Crispy Gamer

Bang the DRM Slowly

Erich Remarque of Magnolia, Arkansas is pissed. After waiting three years to play Spore, he's being treated more like a suspect than paying customer.

"[Spore] incorporates a draconian [digital rights management (DRM)] system that requires you to activate over the internet, and limits you to a grand total of 3 activations," he writes in his glaringly critical review of the game on Amazon.com. "If you reach that limit, then you'll have to call EA in order to add one extra activation. That's not as simple as it sounds, since when you reach that point EA will assume that you, the paying customer, are a filthy pirating thief."

Emotion may have got the best of Remarque, but he has reason to be upset over Spore's limited use policy, which is extreme. And he's not the only one who thinks so. At the time of writing, 85 percent of 3,000 user reviews on Amazon.com have given Spore a one-star (out of five) rating, almost all of them slamming the strict digital rights management employed by Electronic Arts.

Spore
Spore is pretty strict when it comes to procreation.

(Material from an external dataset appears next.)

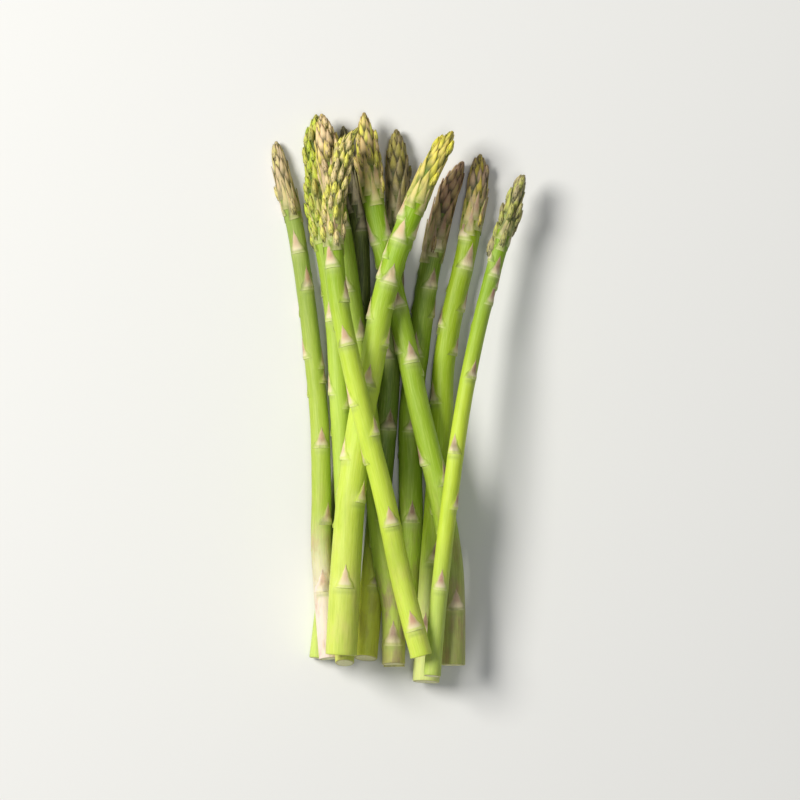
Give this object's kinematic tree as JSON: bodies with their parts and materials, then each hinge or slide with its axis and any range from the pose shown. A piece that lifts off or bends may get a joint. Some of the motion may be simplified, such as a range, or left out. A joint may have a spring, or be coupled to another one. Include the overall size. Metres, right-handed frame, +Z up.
{
  "type": "bundle of asparagus",
  "caption": "Loose bunch of fresh green asparagus spears lying in a low crossing pile, pointed scaly heads at one end, cut ends at the other.",
  "frame": {"origin": "on the surface that the bunch lies on, under the middle of its bounding box", "axes": "+Z up, +Y along the spears towards their tips, +X to the right seen from above"},
  "size_m": [0.1076, 0.2407, 0.0391],
  "materials": {
    "green_spear": "waxy fresh green skin, satin",
    "bright_spear": "waxy bright yellow-green skin, satin",
    "shaded_spear": "waxy dull olive-green skin, satin",
    "purple_spear": "waxy green skin with a purple-brown head, satin"
  },
  "bodies": {
    "root": {"spear_01": "shaded_spear", "spear_02": "shaded_spear", "spear_03": "purple_spear", "spear_04": "green_spear", "spear_05": "bright_spear", "spear_06": "green_spear", "spear_07": "green_spear", "spear_08": "green_spear", "spear_09": "bright_spear", "spear_10": "green_spear", "spear_11": "bright_spear"}
  },
  "joints": []
}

The livid response was enough to force a quick change of heart from EA, however. DRM is still present in Spore, but EA has increased the number of possible activations from three to five, added activation transfers that allow users to "de-authorize" an existing activation and transfer it to another computer, and promised more leniency in extending additional activations by phone should the need arise.

Will the Spore uproar make publishers think twice about using DRM in the future to deter piracy, or will DRM become business as usual for PC games?

Since the dawn of copy machines

DRM is nothing new. Forms of copy protection have been used to thwart software piracy for decades, through more obtrusive methods than DRM.

In 1984, customers who purchased the seminal space trading game Elite were presented with an on-screen code that was indecipherable without Lenslock, a small plastic lens included with retail copies of the game. Players held Lenslock against their monitors to read and enter the code, which verified their purchase and allowed them to continue playing. (Luckily for Elite publisher Acornsoft, Amazon user reviews weren't yet invented.)

iPod + iTunes + DRM
SecuROM affords maximum control over buyers.

Modern DRM techniques are subtler. The most prevalant technology used in PC games today is Sony's SecuROM, which discourages duplication by limiting the number of possible installations. Major licensees for SecuROM include EA (Spore, select The Sims expansions, Mass Effect, Crysis Warhead and others) and Take-Two Interactive (BioShock on the PC).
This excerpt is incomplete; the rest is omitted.